また本研究で登場するほぼ全てのケイ素化合物は空気中で不安定な上、いくつかは熱的にも不安定な化学種であったため、化合物の単離を全て再結晶のみで行ったというのも苦労した点の一つです。おかげで再結晶の腕は上がりましたが・・・
Q4. 将来は化学とどう関わっていきたいですか?
現在は有機ケイ素化学分野での基礎研究を行っていますが、将来的にはより一般の人の生活に近い領域での研究を行っていきたいと考えています。化学には世の中の常識を覆し、我々の生活を大きく変える力があります。自分の行った研究が人々の生活をより豊かにするものにつながれば嬉しいです。

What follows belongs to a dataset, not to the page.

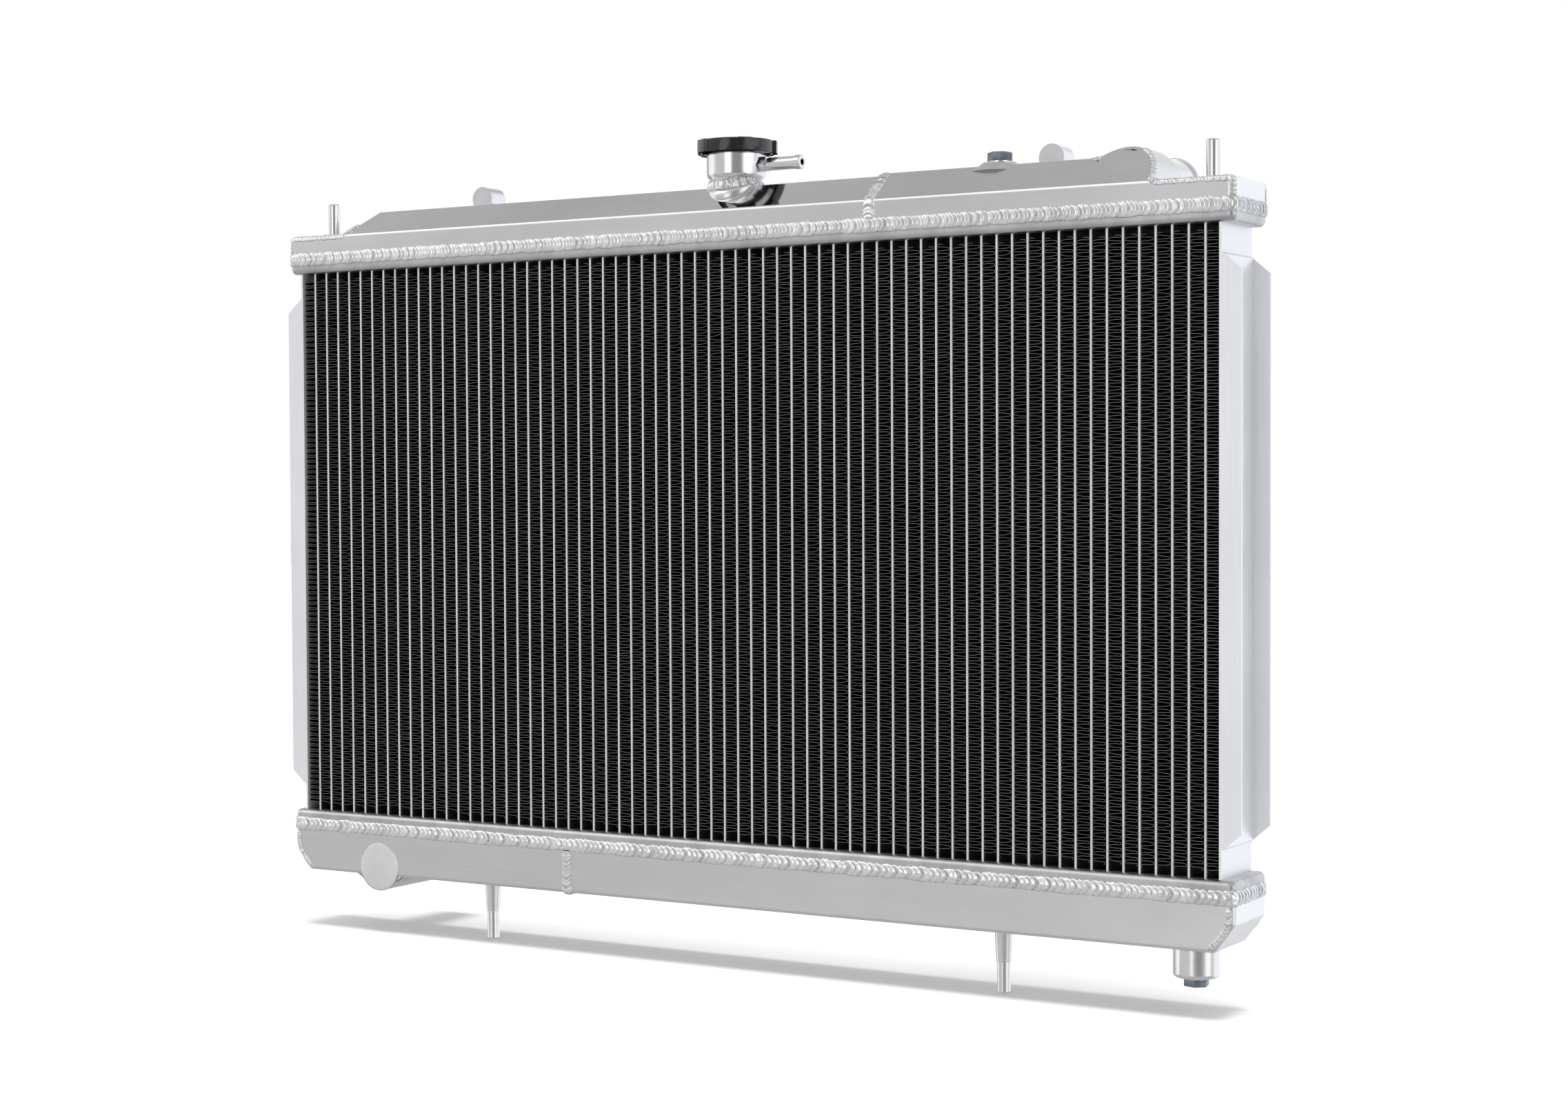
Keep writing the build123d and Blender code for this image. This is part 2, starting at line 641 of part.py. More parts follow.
plate_z = SEAT_Z + 1.5
plate_thickness = 1.0
with BuildPart() as pressure_seal:
    with BuildSketch(Plane.XY.offset(SEAT_Z)):
        with Locations((0, NECK_Y)):
            Circle(15.0)
            Circle(9.0, mode=Mode.SUBTRACT)
    extrude(amount=plate_z - SEAT_Z)
write(pressure_seal, "pressure_seal")

# The valve plate's rim slides outside the spring guide
with BuildPart() as pressure_valve:
    add(rod(0, NECK_Y, plate_z, SEAT_Z + 12, guide_radius + 0.9))
    add(rod(0, NECK_Y, plate_z + plate_thickness, SEAT_Z + 13, guide_radius + 0.08), mode=Mode.SUBTRACT)
    add(rod(0, NECK_Y, SEAT_Z, plate_z + 2, 1.6), mode=Mode.SUBTRACT)
write(pressure_valve, "pressure_valve")

plate_top = plate_z + plate_thickness
with BuildPart() as vacuum_valve:
    add(rod(0, NECK_Y, plate_z - 1.1, plate_z, 7.0))
    add(rod(0, NECK_Y, plate_z - 1.1, plate_top + 4.2, 1.55))
    add(rod(0, NECK_Y, plate_top + 3.4, plate_top + 4.2, 3.2))
write(vacuum_valve, "vacuum_valve")


def coil(radius, wire, z_from, z_to, turns):
    """A coil spring that stands between two heights."""
    height = z_to - z_from - 2 * wire
    path = Pos(0, NECK_Y, z_from + wire) * Helix(height / turns, height, radius)
    with BuildPart(mode=Mode.PRIVATE) as spring:
        with BuildSketch(Plane(origin=path @ 0, z_dir=path % 0)):
            Circle(wire)
        sweep(path=path, is_frenet=True)
    return spring.part


with BuildPart() as cap_spring:
    add(coil(11.0, 0.8, plate_top + 0.02, guide_top - 1.02, 4.5))
write(cap_spring, "cap_spring")

with BuildPart() as vacuum_spring:
    add(coil(2.5, 0.3, plate_top + 0.02, plate_top + 3.38, 3))
write(vacuum_spring, "vacuum_spring")

# Bleed boss, washer and plug on the roof of the top tank
bleed_top = RIGHT_TOP_Z + 2.5
bleed_washer_top = bleed_top + 1
with BuildPart() as bleed_boss:
    add(rod(BLEED_X, BLEED_Y, RIGHT_TOP_Z, bleed_top, 10.5))
    add(rod(BLEED_X, BLEED_Y, RIGHT_TOP_Z - WALL, RIGHT_TOP_Z, BLEED_SHANK + 3))
    add(rod(BLEED_X, BLEED_Y, SHELF_Z, high, BLEED_SHANK), mode=Mode.SUBTRACT)
write(bleed_boss, "bleed_boss")


def washer(x, y, z_from, z_to, bore):
    """A flat sealing washer under a plug's head."""
    with BuildPart(mode=Mode.PRIVATE) as ring:
        add(rod(x, y, z_from, z_to, PLUG_FLATS / 2 + 0.3))
        add(rod(x, y, z_from - 1, z_to + 1, bore + 0.1), mode=Mode.SUBTRACT)
    return ring.part


def hex_plug(x, y, face, direction, head, shank, shank_length):
    """A hexagon plug whose head stands on face and whose shank points the other way."""
    out = Plane(origin=(x, y, face), x_dir=(1, 0, 0), z_dir=(0, 0, direction))
    with BuildPart(mode=Mode.PRIVATE) as plug:
        with BuildSketch(out):
            RegularPolygon(PLUG_FLATS / 2, 6, major_radius=False, rotation=20)
        extrude(amount=head)
        chamfer(plug.faces().sort_by_distance((x, y, face + direction * head))[0].edges(), 0.5)
        with BuildSketch(out):
            Circle(shank)
        extrude(amount=-shank_length)
    return plug.part


with BuildPart() as bleed_washer:
    add(washer(BLEED_X, BLEED_Y, bleed_top, bleed_washer_top, BLEED_SHANK))
write(bleed_washer, "bleed_washer")

with BuildPart() as bleed_plug:
    add(hex_plug(BLEED_X, BLEED_Y, bleed_washer_top, 1, 5.3, BLEED_SHANK - RUNNING_GAP, 9))
write(bleed_plug, "bleed_plug")

# Drain boss, washer and plug under the bottom tank
drain_washer_low = DRAIN_BOSS_BOTTOM - 1
with BuildPart() as drain_boss:
    add(rod(DRAIN_X, 0, DRAIN_BOSS_BOTTOM, BOTTOM_Z, DRAIN_RADIUS))
    fillet(drain_boss.faces().sort_by(Axis.Z)[0].edges(), 2.5)
    add(rod(DRAIN_X, 0, low, BOTTOM_Z + 1, DRAIN_SHANK), mode=Mode.SUBTRACT)
write(drain_boss, "drain_boss")

with BuildPart() as drain_washer:
    add(washer(DRAIN_X, 0, drain_washer_low, DRAIN_BOSS_BOTTOM, DRAIN_SHANK))
write(drain_washer, "drain_washer")

with BuildPart() as drain_plug:
    add(hex_plug(DRAIN_X, 0, drain_washer_low, -1, 4.2, DRAIN_SHANK - RUNNING_GAP, 14))
write(drain_plug, "drain_plug")

# Upper pins stand on domed pads on the end caps
with BuildPart() as upper_pins:
    for side in (-1, 1):
        with BuildSketch(Plane(origin=(side * UPPER_PIN_X, 0, 0), x_dir=(1, 0, 0), z_dir=(0, -1, 0))):
            with BuildLine():
                Polyline(
                    (11.5, SHELF_Z),
                    (0, SHELF_Z),
                    (0, UPPER_PIN_TOP),
                    (PIN_RADIUS - 0.8, UPPER_PIN_TOP),
                    (PIN_RADIUS, UPPER_PIN_TOP - 0.8),
                    (PIN_RADIUS, SHELF_Z + 2.8),
                )
                ThreePointArc((PIN_RADIUS, SHELF_Z + 2.8), (8.6, SHELF_Z + 1.7), (11.5, SHELF_Z))
            make_face()
        revolve(axis=Axis((side * UPPER_PIN_X, 0, 0), (0, 0, 1)))
write(upper_pins, "upper_pins")

# Lower pegs: a taper welded under the tank and a plain peg below its shoulder
with BuildPart() as lower_pegs:
    for side in (-1, 1):
        with BuildSketch(Plane(origin=(side * LOWER_PEG_X, 0, 0), x_dir=(1, 0, 0), z_dir=(0, -1, 0))):
            Polygon(
                (0, BOTTOM_Z),
                (5.6, BOTTOM_Z),
                (4.5, 0),
                (PIN_RADIUS, 0),
                (PIN_RADIUS, -LOWER_PEG_LENGTH + 0.8),
                (PIN_RADIUS - 0.8, -LOWER_PEG_LENGTH),
                (0, -LOWER_PEG_LENGTH),
                align=None,
            )
        revolve(axis=Axis((side * LOWER_PEG_X, 0, 0), (0, 0, 1)))
write(lower_pegs, "lower_pegs")

# Fan shroud bosses: threaded round bars on the rear edge of the top tank
with BuildPart() as shroud_bosses:
    for side in (-1, 1):
        add(rod_along_y(side * SHROUD_X, SHROUD_Z, SHROUD_FRONT, SHROUD_FRONT + SHROUD_LENGTH, SHROUD_RADIUS))
        add(
            side_box(
                side * SHROUD_X - 5,
                side * SHROUD_X + 5,
                SHROUD_FRONT,
                TANK_BACK,
                LEFT_TOP_Z - 1,
                SHROUD_Z,
            )
        )
        add(
            rod_along_y(
                side * SHROUD_X,
                SHROUD_Z,
                SHROUD_FRONT + SHROUD_LENGTH - SHROUD_HOLE_DEPTH,
                SHROUD_FRONT + SHROUD_LENGTH + 1,
                SHROUD_HOLE,
            ),
            mode=Mode.SUBTRACT,
        )
    add(top_outer, mode=Mode.SUBTRACT)
write(shroud_bosses, "shroud_bosses")


# Weld beads: one round each header joint, one over each tank seam, one at each fitting
def header_weld(z_from):
    """A rounded bead that runs all round a tank."""
    bead_size = (2 * (TANK_HALF_WIDTH + BEAD_PROUD), TANK_DEPTH + 2 * BEAD_PROUD)
    with BuildPart(mode=Mode.PRIVATE) as bead:
        with BuildSketch(Plane.XY.offset(z_from)):
            with Locations((0, TANK_MIDDLE)):
                RectangleRounded(*bead_size, CORNER + BEAD_PROUD)
        extrude(amount=BEAD_HEIGHT)
        rims = bead.faces().sort_by(Axis.Z)[0].edges() + bead.faces().sort_by(Axis.Z)[-1].edges()
        fillet(rims, BEAD_PROUD - 0.1)
        with BuildSketch(Plane.XY.offset(z_from)):
            with Locations((0, TANK_MIDDLE)):
                RectangleRounded(2 * TANK_HALF_WIDTH, TANK_DEPTH, CORNER)
        extrude(amount=BEAD_HEIGHT, mode=Mode.SUBTRACT)
    return bead.part


with BuildPart() as top_header_weld:
    add(header_weld(CORE_TOP + BEAD_START))
write(top_header_weld, "top_header_weld")

with BuildPart() as bottom_header_weld:
    add(header_weld(CORE_BOTTOM - BEAD_START - BEAD_HEIGHT))
write(bottom_header_weld, "bottom_header_weld")

half_seam = SEAM_WIDTH / 2
seam_top_low = CORE_TOP + BEAD_START + BEAD_HEIGHT
seam_bottom_high = CORE_BOTTOM - BEAD_START - BEAD_HEIGHT
reach = TANK_DEPTH
with BuildPart() as top_seam_weld:
    add(top_tank_block(-SEAM_PROUD))
    add(
        side_box(TOP_SEAM_X - half_seam, TOP_SEAM_X + half_seam, -reach, reach, seam_top_low, high),
        mode=Mode.INTERSECT,
    )
    add(top_outer, mode=Mode.SUBTRACT)
write(top_seam_weld, "top_seam_weld")

with BuildPart() as bottom_seam_weld:
    add(bottom_tank_block(-SEAM_PROUD))
    add(
        side_box(
            BOTTOM_SEAM_X - half_seam, BOTTOM_SEAM_X + half_seam, -reach, reach, low, seam_bottom_high
        ),
        mode=Mode.INTERSECT,
    )
    add(bottom_outer, mode=Mode.SUBTRACT)
write(bottom_seam_weld, "bottom_seam_weld")


def collar(x, y, wide_z, wide, narrow_z, narrow):
    """A cone of weld metal round an upright fitting."""
    cone = Plane(origin=(x, y, wide_z), z_dir=(0, 0, 1 if narrow_z > wide_z else -1))
    with BuildPart(mode=Mode.PRIVATE) as metal:
        with BuildSketch(cone):
            Circle(wide)
        with BuildSketch(cone.offset(abs(narrow_z - wide_z))):
            Circle(narrow)
        loft()
    return metal.part


with BuildPart() as neck_weld:
    add(collar(0, NECK_Y, SHELF_Z + 8, STUB_RADIUS + 4.5, NECK_BOTTOM_Z - 0.6, STUB_RADIUS + 0.4))
    add(rod(0, NECK_Y, SHELF_Z, high, STUB_RADIUS), mode=Mode.SUBTRACT)
    add(top_outer, mode=Mode.SUBTRACT)
write(neck_weld, "neck_weld")

with BuildPart() as bleed_weld:
    add(collar(BLEED_X, BLEED_Y, RIGHT_TOP_Z - 3, 18.5, bleed_top - 0.4, 10.9))
    add(rod(BLEED_X, BLEED_Y, RIGHT_TOP_Z, high, 10.5), mode=Mode.SUBTRACT)
    add(top_outer, mode=Mode.SUBTRACT)
    add(side_box(BLEED_X - 20, BLEED_X + 20, 26, 40, low, high), mode=Mode.SUBTRACT)
write(bleed_weld, "bleed_weld")

with BuildPart() as drain_weld:
    add(collar(DRAIN_X, 0, BOTTOM_Z, DRAIN_RADIUS + 3, BOTTOM_Z - 4, DRAIN_RADIUS + 0.4))
    add(rod(DRAIN_X, 0, low, BOTTOM_Z + 1, DRAIN_RADIUS), mode=Mode.SUBTRACT)
write(drain_weld, "drain_weld")

with BuildPart() as peg_welds:
    for side in (-1, 1):
        add(collar(side * LOWER_PEG_X, 0, BOTTOM_Z, 12.0, BOTTOM_Z - 1.8, 6.4))
    add(lower_pegs.part, mode=Mode.SUBTRACT)
write(peg_welds, "peg_welds")
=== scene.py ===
import bisect
import json
import math
import random

import bmesh
import bpy
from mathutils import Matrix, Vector, noise

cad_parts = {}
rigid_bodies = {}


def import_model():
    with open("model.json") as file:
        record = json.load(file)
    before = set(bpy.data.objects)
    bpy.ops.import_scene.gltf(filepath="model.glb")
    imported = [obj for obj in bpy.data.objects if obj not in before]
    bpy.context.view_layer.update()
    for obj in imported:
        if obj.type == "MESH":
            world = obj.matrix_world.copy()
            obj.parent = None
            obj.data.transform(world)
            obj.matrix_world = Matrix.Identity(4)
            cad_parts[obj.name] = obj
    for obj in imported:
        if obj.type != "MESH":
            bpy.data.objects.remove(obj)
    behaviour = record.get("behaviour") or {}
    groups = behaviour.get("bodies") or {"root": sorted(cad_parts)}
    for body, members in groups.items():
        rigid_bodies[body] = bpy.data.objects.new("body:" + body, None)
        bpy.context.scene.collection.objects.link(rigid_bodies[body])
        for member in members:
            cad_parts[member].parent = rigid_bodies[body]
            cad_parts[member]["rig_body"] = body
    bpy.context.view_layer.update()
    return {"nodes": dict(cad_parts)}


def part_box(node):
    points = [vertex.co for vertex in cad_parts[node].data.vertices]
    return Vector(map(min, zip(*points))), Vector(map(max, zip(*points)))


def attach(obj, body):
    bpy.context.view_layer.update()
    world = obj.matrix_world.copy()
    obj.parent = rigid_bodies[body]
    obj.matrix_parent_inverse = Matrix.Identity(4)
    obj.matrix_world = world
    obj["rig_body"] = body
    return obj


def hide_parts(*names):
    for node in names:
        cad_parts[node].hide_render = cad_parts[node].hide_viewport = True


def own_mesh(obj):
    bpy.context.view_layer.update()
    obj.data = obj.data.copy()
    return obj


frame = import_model()

MM = 0.001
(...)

Q5. 最後に、読者の皆さんにメッセージをお願いします。
研究を行っていると、思い通りにいくことよりもそうでないことの方が多いと思います。しかし、DREAMS COME TRUEの吉田美和さんは言っています。「10000回だめで へとへとになっても 10001回目は 何か変わるかもしれない」と。ドリカムはきっと我々研究者のためにこの「何度でも」という曲を作ったのでしょう。なので私たちは何度でもチャレンジし続けましょう。今日も反応を仕込みましょう。明日も仕込みましょう。明後日も仕込みましょう。ワークアップもちゃんとしましょう。とにかくやり続けることでいつか期待したことが起こるかもしれません。また、だめだと思っていた10000回の実験の中にも、我々の予想を超えるような面白い化学が眠っているかもしれません。
参考文献
- Iwamoto, T.; Akasaka, N.; Ishida, S. Nat. Commun. 2014, 5, 5353. DOI:10.1038/ncomms6353
関連リンク
研究者の略歴
赤坂 直彦
所属:東北大学理学研究科化学専攻 合成・構造有機化学研究室(岩本研) 博士後期課程二年
テーマ: 新規含ケイ素π電子系化合物の創出
経歴:1989年青森県八戸市生まれ。2012年3月東北大学理学部化学科卒業、2012年4月同大学修士課程に進学、2014年4月同大学博士課程に進学。2015年より日本学術振興会特別研究員(DC2)。2013年第17回ケイ素化学協会シンポジウムポスター賞、2014年第8回東北大学理学研究科6専攻合同シンポジウムポスター賞、2014年第61回有機金属化学討論会ポスター賞、2014年第18回ケイ素化学協会シンポジウムポスター賞、2015年Best SiSlam 2015 Presentation Award at the 46th Silicon Symposium、2015年第26回基礎有機化学討論会RSC Advances賞、2015年Student Poster Competition Award of Pacifichem 2015。